▶ _What to produce_
Include in the output exactly the lines from the opening of the data through the line containing "sleeve holder, caps.", and nothing more.

▶ _Dataset extract_
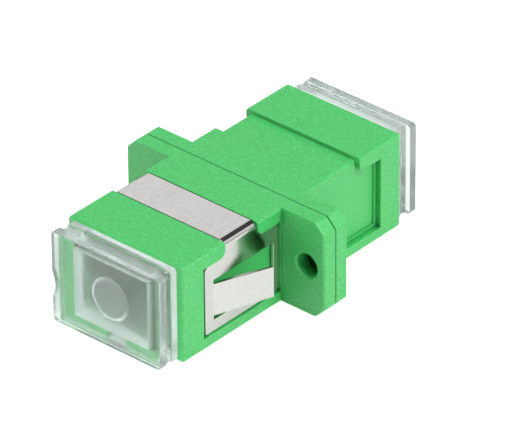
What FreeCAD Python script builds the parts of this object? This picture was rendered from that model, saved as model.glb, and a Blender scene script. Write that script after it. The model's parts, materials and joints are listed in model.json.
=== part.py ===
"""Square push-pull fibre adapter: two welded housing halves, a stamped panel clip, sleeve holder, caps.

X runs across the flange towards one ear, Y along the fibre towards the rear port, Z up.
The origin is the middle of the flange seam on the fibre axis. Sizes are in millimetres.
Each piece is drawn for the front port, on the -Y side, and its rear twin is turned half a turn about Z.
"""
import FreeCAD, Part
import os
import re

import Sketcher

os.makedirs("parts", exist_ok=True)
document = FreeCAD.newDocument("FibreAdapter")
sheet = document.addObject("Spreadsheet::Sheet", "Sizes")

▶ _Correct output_
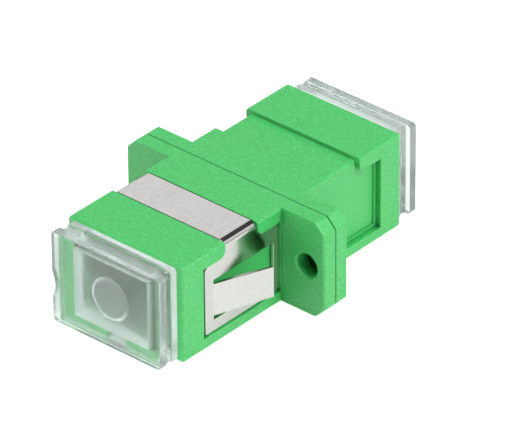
What FreeCAD Python script builds the parts of this object? This picture was rendered from that model, saved as model.glb, and a Blender scene script. Write that script after it. The model's parts, materials and joints are listed in model.json.
=== part.py ===
"""Square push-pull fibre adapter: two welded housing halves, a stamped panel clip, sleeve holder, caps.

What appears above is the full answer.